● To be done:
Select every line containing the word "bending" from the material, and copy those lines.

● Data entries:

(begin)

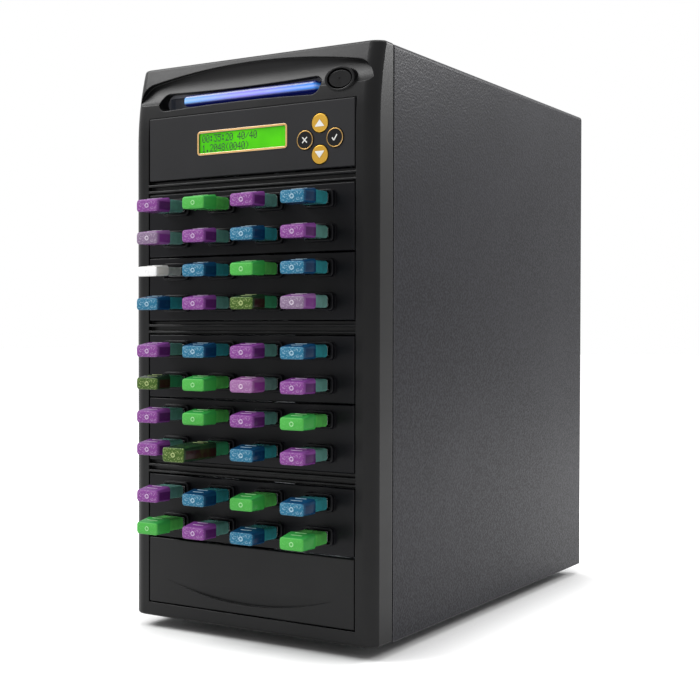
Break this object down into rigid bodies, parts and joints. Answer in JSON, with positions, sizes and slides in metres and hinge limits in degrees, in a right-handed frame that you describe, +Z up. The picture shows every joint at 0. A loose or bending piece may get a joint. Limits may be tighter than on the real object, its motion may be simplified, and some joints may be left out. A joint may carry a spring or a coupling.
{
  "type": "usb duplicator",
  "caption": "Free-standing tower that copies USB sticks: moulded front with light slot, display, keys and rows of ports holding sticks, in a powder-coated metal case with fans and a power supply.",
  "frame": {"origin": "centre of the whole object's box, on the plane that the feet stand on", "axes": "+Z up, the front with its ports looks along -Y, +X to the right of someone who faces it"},
  "size_m": [0.186, 0.3808, 0.369],
  "materials": {
    "front_moulding": "satin black moulded plastic with a very fine texture",
    "control_panel": "matt black moulded plastic",
    "usb_panel": "satin black moulded plastic",
    "display": "green lit display behind a clear lens",
    "display_trim": "thin copper coloured frame",
    "key_gold": "gold coloured key with a white triangle",
    "key_black": "gloss black key with a gold ring",
    "board": "green printed circuit board with its parts",
    "light_tube": "frosted tube lit blue",
    "reflector": "silver grey moulded plastic",
    "power_button": "gloss black moulded plastic",
    "inner_plastic": "black moulded plastic",
    "socket_shell": "bright plated steel",
    "tongue": "white moulded plastic",
    "stick": "tinted translucent moulded plastic, purple, blue, green and olive",
    "cover_steel": "dark grey powder coat with a fine leather-like grain",
    "plain_steel": "zinc plated sheet steel",
    "rubber": "black rubber",
    "screw": "black zinc plated screws",
    "guard_wire": "bright plated wire"
  },
  "bodies": {
    "case": {"front_bezel": "front_moulding", "bottom_cover": "front_moulding", "control_panel": "control_panel", "lcd_display": "display", "lcd_trim": "display_trim", "control_board": "board", "light_tube": "light_tube", "light_reflector": "reflector", "power_switch": "inner_plastic", "socket_tongues": "tongue", "wrap_cover": "cover_steel", "front_frame": "cover_steel", "chassis_floor": "plain_steel", "bay_cage_left": "plain_steel", "bay_cage_right": "plain_steel", "rear_panel": "cover_steel", "fan_frames": "inner_plastic", "fan_guards": "guard_wire", "supply_case": "plain_steel", "supply_board": "board", "mains_inlet": "inner_plastic", "rocker_housing": "inner_plastic", "cover_screws": "screw", "rear_screws": "screw", "module_screws": "plain_steel", "feet": "rubber", "usb_panel_1": "usb_panel", "usb_panel_2": "usb_panel", "usb_panel_3": "usb_panel", "usb_panel_4": "usb_panel", "usb_panel_5": "usb_panel", "usb_sockets_1": "socket_shell", "usb_sockets_2": "socket_shell", "usb_sockets_3": "socket_shell", "usb_sockets_4": "socket_shell", "usb_sockets_5": "socket_shell", "hub_board_1": "board", "hub_board_2": "board", "hub_board_3": "board", "hub_board_4": "board", "hub_board_5": "board"},
    "key_up": {"key_up": "key_gold"},
    "key_down": {"key_down": "key_gold"},
    "key_escape": {"key_escape": "key_black"},
    "key_enter": {"key_enter": "key_black"},
    "power_button": {"power_button": "power_button"},
    "supply_switch": {"supply_switch": "inner_plastic"},
    "case_fan_rotor": {"case_fan_rotor": "inner_plastic"},
    "supply_fan_rotor": {"supply_fan_rotor": "inner_plastic"},
    "stick_row_1": {"stick_row_1": "stick"},
    "stick_row_2": {"stick_row_2": "stick"},
    "stick_row_3": {"stick_row_3": "stick"},
    "stick_row_4": {"stick_row_4": "stick"},
    "stick_row_5": {"stick_row_5": "stick"},
    "stick_row_6": {"stick_row_6": "stick"},
    "stick_row_7": {"stick_row_7": "stick"},
    "stick_row_8": {"stick_row_8": "stick"},
    "stick_row_9": {"stick_row_9": "stick"},
    "stick_row_10": {"stick_row_10": "stick"}
  },
  "joints": [
    {"name": "key_up_press", "type": "slide", "parent": "case", "child": "key_up", "axis": [0, 1, 0], "range_m": [0, 0.0005], "stiffness_N_per_m": 800, "springref_m": -0.0003},
    {"name": "key_down_press", "type": "slide", "parent": "case", "child": "key_down", "axis": [0, 1, 0], "range_m": [0, 0.0005], "stiffness_N_per_m": 800, "springref_m": -0.0003},
    {"name": "key_escape_press", "type": "slide", "parent": "case", "child": "key_escape", "axis": [0, 1, 0], "range_m": [0, 0.0005], "stiffness_N_per_m": 800, "springref_m": -0.0003},
    {"name": "key_enter_press", "type": "slide", "parent": "case", "child": "key_enter", "axis": [0, 1, 0], "range_m": [0, 0.0005], "stiffness_N_per_m": 800, "springref_m": -0.0003},
    {"name": "power_button_press", "type": "slide", "parent": "case", "child": "power_button", "axis": [0, 1, 0], "range_m": [0, 0.0025], "stiffness_N_per_m": 600, "springref_m": -0.001},
    {"name": "supply_switch_tilt", "type": "hinge", "parent": "case", "child": "supply_switch", "pos_m": [-0.045, 0.1842, 0.3415], "axis": [1, 0, 0], "range_deg": [0, 16]},
    {"name": "case_fan_spin", "type": "hinge", "parent": "case", "child": "case_fan_rotor", "pos_m": [0, 0.1731, 0.158], "axis": [0, 1, 0], "continuous": true},
    {"name": "supply_fan_spin", "type": "hinge", "parent": "case", "child": "supply_fan_rotor", "pos_m": [0.024, 0.1721, 0.3235], "axis": [0, 1, 0], "continuous": true},
    {"name": "stick_row_1_pull", "type": "slide", "parent": "case", "child": "stick_row_1", "axis": [0, -1, 0], "range_m": [0, 0.025]},
    {"name": "stick_row_2_pull", "type": "slide", "parent": "case", "child": "stick_row_2", "axis": [0, -1, 0], "range_m": [0, 0.025]},
    {"name": "stick_row_3_pull", "type": "slide", "parent": "case", "child": "stick_row_3", "axis": [0, -1, 0], "range_m": [0, 0.025]},
    {"name": "stick_row_4_pull", "type": "slide", "parent": "case", "child": "stick_row_4", "axis": [0, -1, 0], "range_m": [0, 0.025]},
    {"name": "stick_row_5_pull", "type": "slide", "parent": "case", "child": "stick_row_5", "axis": [0, -1, 0], "range_m": [0, 0.025]},
    {"name": "stick_row_6_pull", "type": "slide", "parent": "case", "child": "stick_row_6", "axis": [0, -1, 0], "range_m": [0, 0.025]},
    {"name": "stick_row_7_pull", "type": "slide", "parent": "case", "child": "stick_row_7", "axis": [0, -1, 0], "range_m": [0, 0.025]},
    {"name": "stick_row_8_pull", "type": "slide", "parent": "case", "child": "stick_row_8", "axis": [0, -1, 0], "range_m": [0, 0.025]},
    {"name": "stick_row_9_pull", "type": "slide", "parent": "case", "child": "stick_row_9", "axis": [0, -1, 0], "range_m": [0, 0.025]},
    {"name": "stick_row_10_pull", "type": "slide", "parent": "case", "child": "stick_row_10", "axis": [0, -1, 0], "range_m": [0, 0.025]}
  ]
}
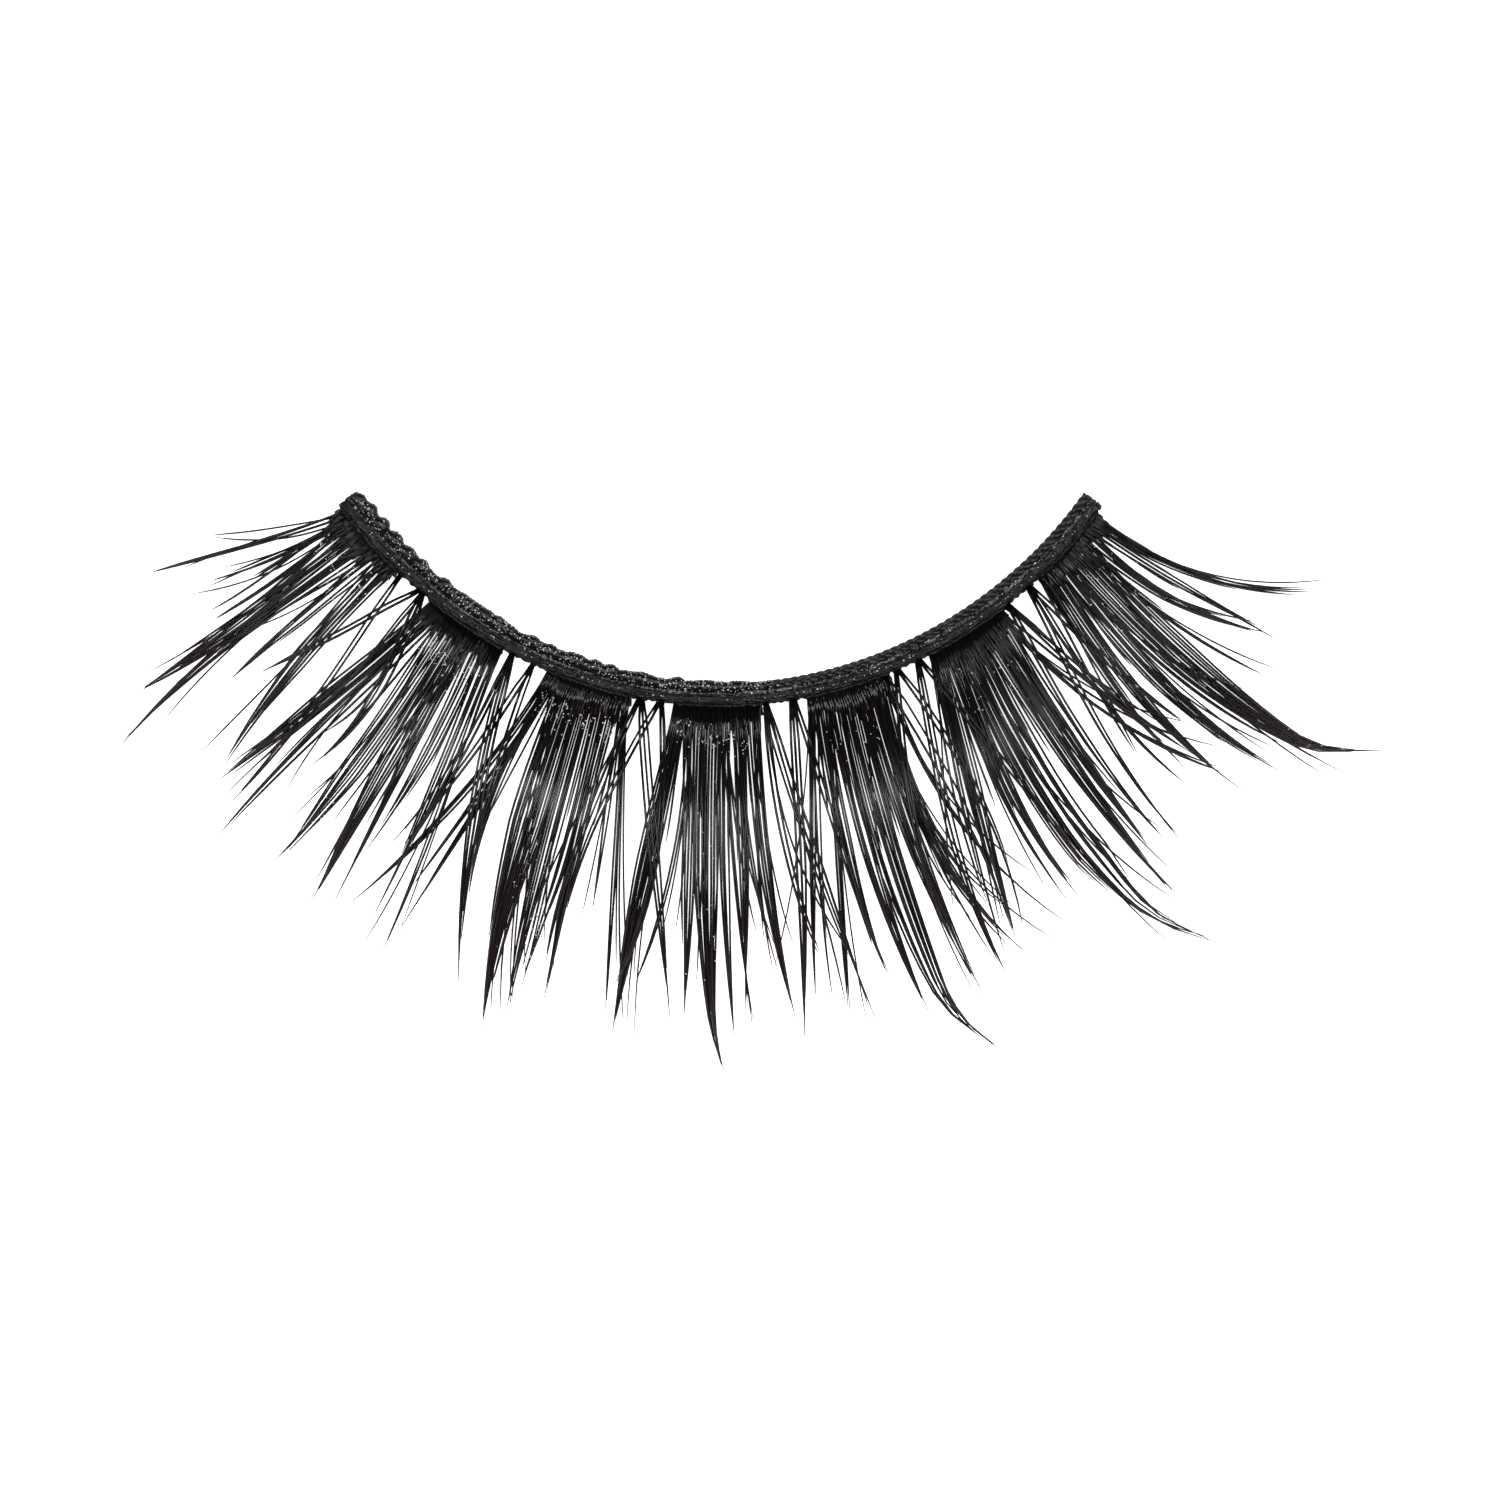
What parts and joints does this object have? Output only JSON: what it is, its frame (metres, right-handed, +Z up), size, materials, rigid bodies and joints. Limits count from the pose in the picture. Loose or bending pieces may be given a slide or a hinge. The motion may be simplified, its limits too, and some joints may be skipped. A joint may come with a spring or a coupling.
{
  "type": "false eyelash strip",
  "caption": "Curved false eyelash strip: a braided thread and flat root band hold clusters of tapering black fibres, longest towards the outer corner, with thin crossing fibres between them.",
  "frame": {"origin": "middle of the root strip's flat underside, the face that is glued to the eyelid", "axes": "+X towards the outer corner of the eye, +Y towards the eyelid, +Z up, out of the side that the fibres curl to"},
  "size_m": [0.0465, 0.0217, 0.0047],
  "materials": {
    "thread_band": "braided black cotton, satin",
    "root_strip": "smooth black, satin",
    "cluster_1": "black fibre, satin",
    "cluster_2": "black fibre, satin",
    "cluster_3": "black fibre, satin",
    "cluster_4": "black fibre, satin",
    "cluster_5": "black fibre, satin",
    "cluster_6": "black fibre, satin",
    "cluster_7": "black fibre, satin",
    "crossing_1": "black fibre, satin",
    "crossing_2": "black fibre, satin",
    "crossing_3": "black fibre, satin",
    "crossing_4": "black fibre, satin",
    "crossing_5": "black fibre, satin",
    "crossing_6": "black fibre, satin"
  },
  "bodies": {
    "root": {"thread_band": "thread_band", "root_strip": "root_strip", "cluster_1": "cluster_1", "cluster_2": "cluster_2", "cluster_3": "cluster_3", "cluster_4": "cluster_4", "cluster_5": "cluster_5", "cluster_6": "cluster_6", "cluster_7": "cluster_7", "crossing_1": "crossing_1", "crossing_2": "crossing_2", "crossing_3": "crossing_3", "crossing_4": "crossing_4", "crossing_5": "crossing_5", "crossing_6": "crossing_6"}
  },
  "joints": []
}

(end)

● Answer to the task:
Break this object down into rigid bodies, parts and joints. Answer in JSON, with positions, sizes and slides in metres and hinge limits in degrees, in a right-handed frame that you describe, +Z up. The picture shows every joint at 0. A loose or bending piece may get a joint. Limits may be tighter than on the real object, its motion may be simplified, and some joints may be left out. A joint may carry a spring or a coupling.
What parts and joints does this object have? Output only JSON: what it is, its frame (metres, right-handed, +Z up), size, materials, rigid bodies and joints. Limits count from the pose in the picture. Loose or bending pieces may be given a slide or a hinge. The motion may be simplified, its limits too, and some joints may be skipped. A joint may come with a spring or a coupling.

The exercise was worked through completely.